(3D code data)
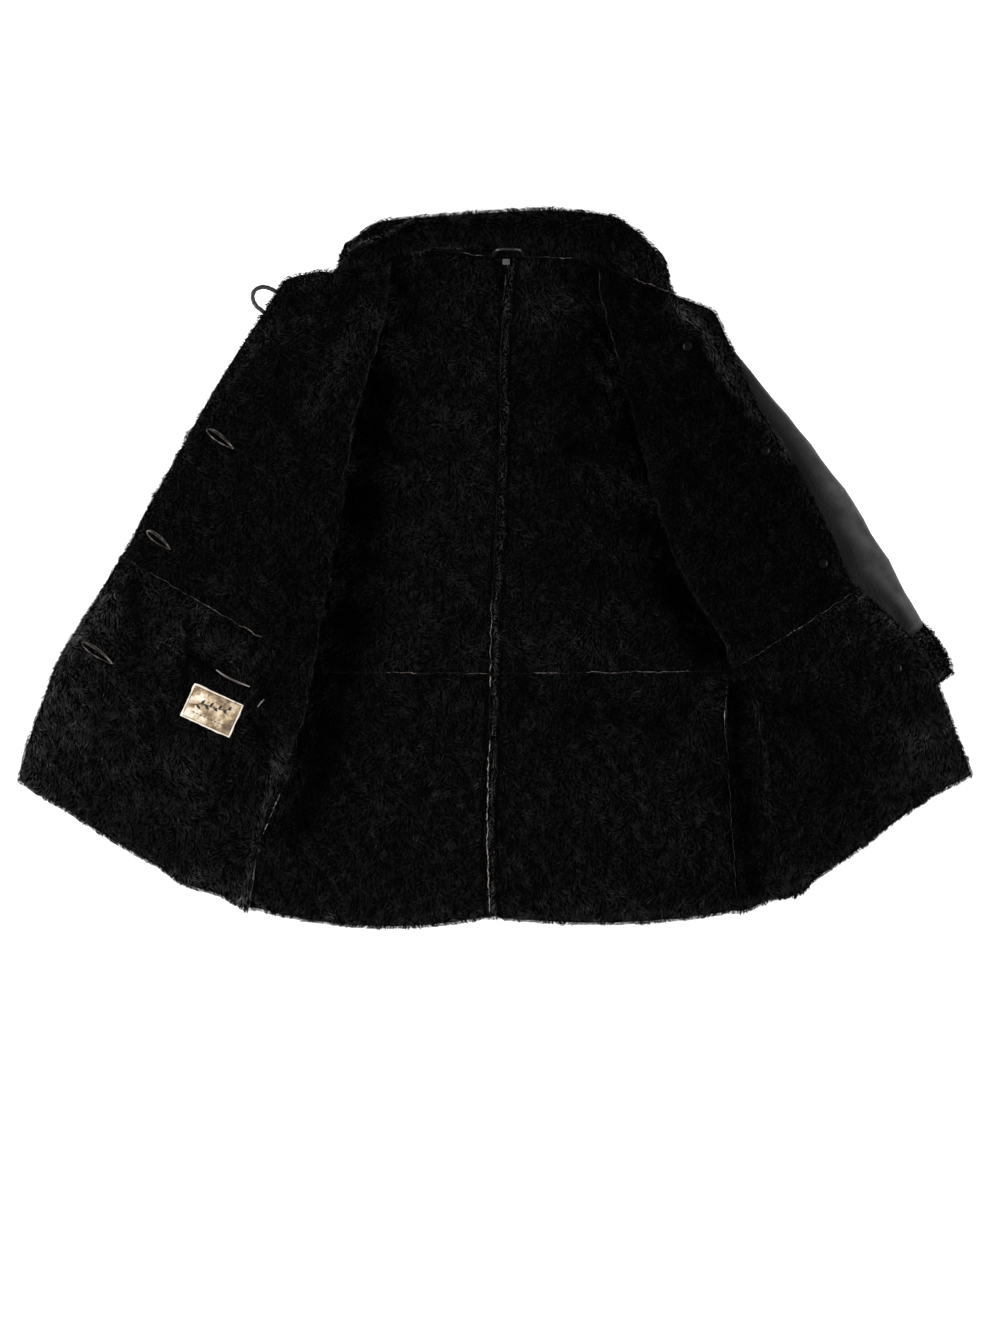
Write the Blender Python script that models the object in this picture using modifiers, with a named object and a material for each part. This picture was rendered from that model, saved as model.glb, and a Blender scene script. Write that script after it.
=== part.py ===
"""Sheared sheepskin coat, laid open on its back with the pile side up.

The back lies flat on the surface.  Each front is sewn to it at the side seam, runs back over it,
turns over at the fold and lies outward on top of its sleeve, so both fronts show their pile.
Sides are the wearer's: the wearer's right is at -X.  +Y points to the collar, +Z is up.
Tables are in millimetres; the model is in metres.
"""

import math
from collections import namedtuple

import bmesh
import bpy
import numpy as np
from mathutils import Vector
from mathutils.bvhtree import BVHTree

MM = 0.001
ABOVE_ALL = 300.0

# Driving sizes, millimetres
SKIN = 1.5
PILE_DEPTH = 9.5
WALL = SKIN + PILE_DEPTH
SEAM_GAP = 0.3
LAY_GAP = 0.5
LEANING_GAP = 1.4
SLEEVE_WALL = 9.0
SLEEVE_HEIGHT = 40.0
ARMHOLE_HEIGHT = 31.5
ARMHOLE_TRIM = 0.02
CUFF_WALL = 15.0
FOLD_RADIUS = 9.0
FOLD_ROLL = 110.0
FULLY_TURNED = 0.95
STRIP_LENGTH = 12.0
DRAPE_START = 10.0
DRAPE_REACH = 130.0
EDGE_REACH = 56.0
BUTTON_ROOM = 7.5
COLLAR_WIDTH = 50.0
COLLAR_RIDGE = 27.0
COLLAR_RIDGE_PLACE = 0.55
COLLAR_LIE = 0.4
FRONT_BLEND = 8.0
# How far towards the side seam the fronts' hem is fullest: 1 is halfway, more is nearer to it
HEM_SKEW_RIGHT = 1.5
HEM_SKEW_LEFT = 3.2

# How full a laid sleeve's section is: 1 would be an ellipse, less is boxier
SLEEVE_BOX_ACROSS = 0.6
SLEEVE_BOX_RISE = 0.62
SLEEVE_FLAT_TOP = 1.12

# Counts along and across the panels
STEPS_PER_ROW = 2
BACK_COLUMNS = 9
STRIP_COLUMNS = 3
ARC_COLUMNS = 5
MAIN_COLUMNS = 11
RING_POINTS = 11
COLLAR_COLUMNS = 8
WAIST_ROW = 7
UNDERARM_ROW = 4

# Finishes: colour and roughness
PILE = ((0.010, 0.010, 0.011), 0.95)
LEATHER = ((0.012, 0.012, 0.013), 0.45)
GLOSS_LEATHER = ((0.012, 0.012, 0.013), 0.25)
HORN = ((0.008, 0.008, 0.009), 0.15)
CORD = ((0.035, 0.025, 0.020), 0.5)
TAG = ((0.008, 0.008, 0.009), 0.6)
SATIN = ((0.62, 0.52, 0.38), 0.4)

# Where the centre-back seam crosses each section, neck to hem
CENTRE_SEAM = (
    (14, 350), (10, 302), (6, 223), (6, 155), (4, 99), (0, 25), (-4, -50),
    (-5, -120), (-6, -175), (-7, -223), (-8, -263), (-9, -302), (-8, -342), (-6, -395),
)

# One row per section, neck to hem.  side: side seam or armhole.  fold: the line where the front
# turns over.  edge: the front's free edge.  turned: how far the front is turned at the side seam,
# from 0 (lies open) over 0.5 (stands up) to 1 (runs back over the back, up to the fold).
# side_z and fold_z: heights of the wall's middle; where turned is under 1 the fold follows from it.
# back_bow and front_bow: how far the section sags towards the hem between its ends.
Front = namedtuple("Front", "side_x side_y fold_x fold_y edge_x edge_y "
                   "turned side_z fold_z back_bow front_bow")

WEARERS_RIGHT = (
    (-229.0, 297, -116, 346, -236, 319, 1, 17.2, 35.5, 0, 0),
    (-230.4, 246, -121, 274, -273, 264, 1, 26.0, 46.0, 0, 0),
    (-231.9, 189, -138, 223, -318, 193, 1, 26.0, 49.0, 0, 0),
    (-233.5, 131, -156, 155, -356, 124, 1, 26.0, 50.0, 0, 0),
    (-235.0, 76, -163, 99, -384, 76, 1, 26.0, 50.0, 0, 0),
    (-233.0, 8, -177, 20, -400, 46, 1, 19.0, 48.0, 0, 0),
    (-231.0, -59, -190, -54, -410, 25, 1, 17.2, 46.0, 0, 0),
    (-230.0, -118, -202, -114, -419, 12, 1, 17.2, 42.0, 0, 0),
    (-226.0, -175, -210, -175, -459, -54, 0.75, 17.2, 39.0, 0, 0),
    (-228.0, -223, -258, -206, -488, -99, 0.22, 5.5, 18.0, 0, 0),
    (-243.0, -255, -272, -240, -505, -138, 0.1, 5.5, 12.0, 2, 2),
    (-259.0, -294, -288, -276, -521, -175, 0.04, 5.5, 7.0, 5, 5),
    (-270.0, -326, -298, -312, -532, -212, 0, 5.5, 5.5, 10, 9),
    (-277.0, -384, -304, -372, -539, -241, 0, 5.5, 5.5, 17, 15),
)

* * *

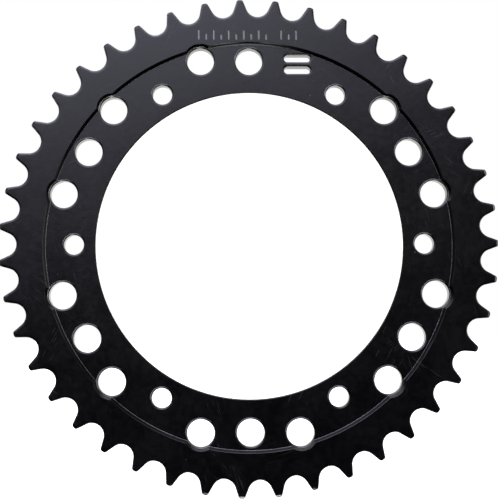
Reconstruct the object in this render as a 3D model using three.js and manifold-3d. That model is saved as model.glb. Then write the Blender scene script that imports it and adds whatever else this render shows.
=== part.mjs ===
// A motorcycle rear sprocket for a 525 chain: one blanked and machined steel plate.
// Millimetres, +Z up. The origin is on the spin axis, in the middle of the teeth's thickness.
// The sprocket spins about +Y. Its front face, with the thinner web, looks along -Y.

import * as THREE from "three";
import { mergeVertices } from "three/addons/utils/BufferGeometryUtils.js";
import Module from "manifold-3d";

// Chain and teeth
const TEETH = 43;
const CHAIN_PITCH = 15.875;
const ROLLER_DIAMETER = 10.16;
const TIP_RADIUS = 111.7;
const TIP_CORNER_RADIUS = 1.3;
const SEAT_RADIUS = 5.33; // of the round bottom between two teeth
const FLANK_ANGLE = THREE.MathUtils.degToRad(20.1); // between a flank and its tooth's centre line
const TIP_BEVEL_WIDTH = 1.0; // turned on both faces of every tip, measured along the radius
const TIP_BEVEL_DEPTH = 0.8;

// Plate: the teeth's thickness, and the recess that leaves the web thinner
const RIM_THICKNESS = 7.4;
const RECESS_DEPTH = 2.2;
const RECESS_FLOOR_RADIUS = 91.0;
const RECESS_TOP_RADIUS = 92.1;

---

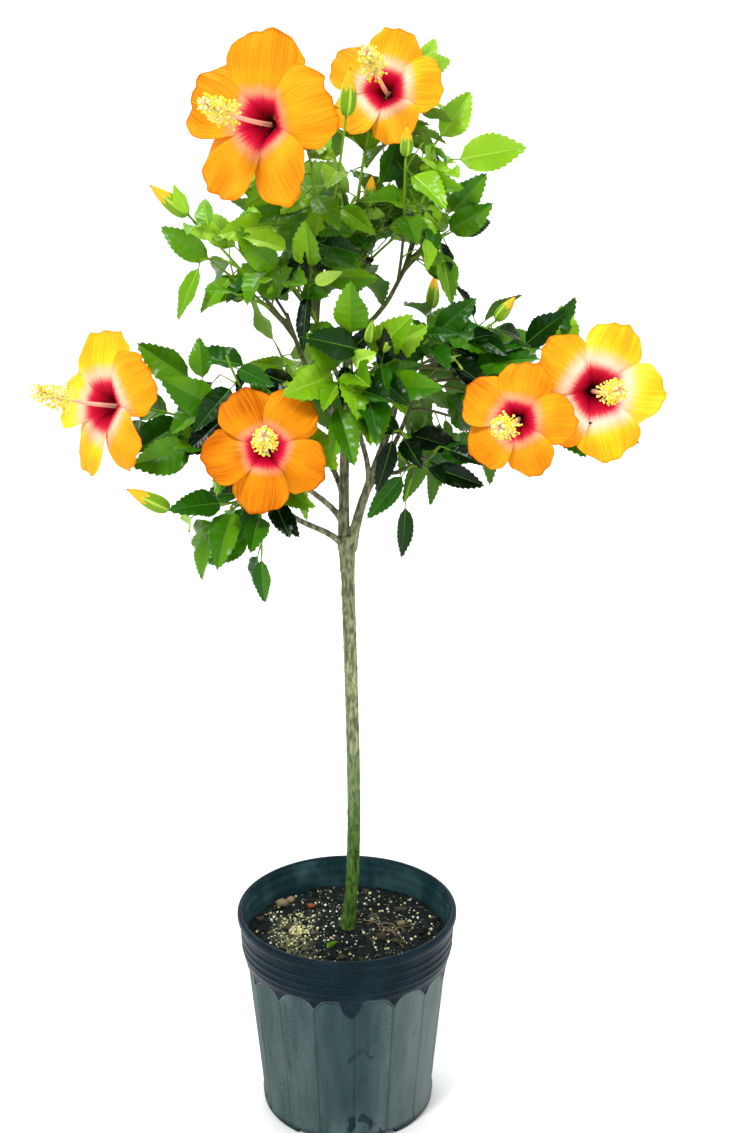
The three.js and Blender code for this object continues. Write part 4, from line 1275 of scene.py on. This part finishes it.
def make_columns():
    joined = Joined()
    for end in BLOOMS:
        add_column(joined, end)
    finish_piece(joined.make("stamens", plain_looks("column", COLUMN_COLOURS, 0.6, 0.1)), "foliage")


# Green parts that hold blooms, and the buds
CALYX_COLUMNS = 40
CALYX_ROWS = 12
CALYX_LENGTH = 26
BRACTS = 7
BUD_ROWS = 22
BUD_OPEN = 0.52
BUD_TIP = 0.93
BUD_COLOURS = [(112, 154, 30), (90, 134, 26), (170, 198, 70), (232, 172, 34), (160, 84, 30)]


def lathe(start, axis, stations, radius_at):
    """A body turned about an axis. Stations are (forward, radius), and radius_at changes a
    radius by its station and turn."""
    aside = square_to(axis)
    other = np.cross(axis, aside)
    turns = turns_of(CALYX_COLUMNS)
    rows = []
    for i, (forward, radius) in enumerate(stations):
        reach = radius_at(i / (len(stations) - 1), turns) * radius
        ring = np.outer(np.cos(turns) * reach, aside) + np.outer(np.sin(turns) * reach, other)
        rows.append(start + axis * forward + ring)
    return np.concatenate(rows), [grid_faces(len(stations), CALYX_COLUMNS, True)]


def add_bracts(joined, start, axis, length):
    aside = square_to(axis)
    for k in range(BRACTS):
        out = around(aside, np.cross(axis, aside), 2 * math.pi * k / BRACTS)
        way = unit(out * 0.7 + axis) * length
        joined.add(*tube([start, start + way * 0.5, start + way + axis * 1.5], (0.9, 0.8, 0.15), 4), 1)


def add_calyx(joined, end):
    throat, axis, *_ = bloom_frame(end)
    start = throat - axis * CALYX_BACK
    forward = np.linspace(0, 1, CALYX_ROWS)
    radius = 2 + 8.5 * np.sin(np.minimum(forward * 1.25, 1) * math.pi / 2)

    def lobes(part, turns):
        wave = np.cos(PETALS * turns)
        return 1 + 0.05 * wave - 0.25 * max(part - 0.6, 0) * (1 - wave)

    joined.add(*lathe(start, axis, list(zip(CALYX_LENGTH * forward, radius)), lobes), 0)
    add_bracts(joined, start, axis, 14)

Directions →
Return nothing but the lines running from the line with "Write the Blender Python" through the line with "ABOVE_ALL = 300.0", exactly as they appear.

The solution →
Write the Blender Python script that models the object in this picture using modifiers, with a named object and a material for each part. This picture was rendered from that model, saved as model.glb, and a Blender scene script. Write that script after it.
=== part.py ===
"""Sheared sheepskin coat, laid open on its back with the pile side up.

The back lies flat on the surface.  Each front is sewn to it at the side seam, runs back over it,
turns over at the fold and lies outward on top of its sleeve, so both fronts show their pile.
Sides are the wearer's: the wearer's right is at -X.  +Y points to the collar, +Z is up.
Tables are in millimetres; the model is in metres.
"""

import math
from collections import namedtuple

import bmesh
import bpy
import numpy as np
from mathutils import Vector
from mathutils.bvhtree import BVHTree

MM = 0.001
ABOVE_ALL = 300.0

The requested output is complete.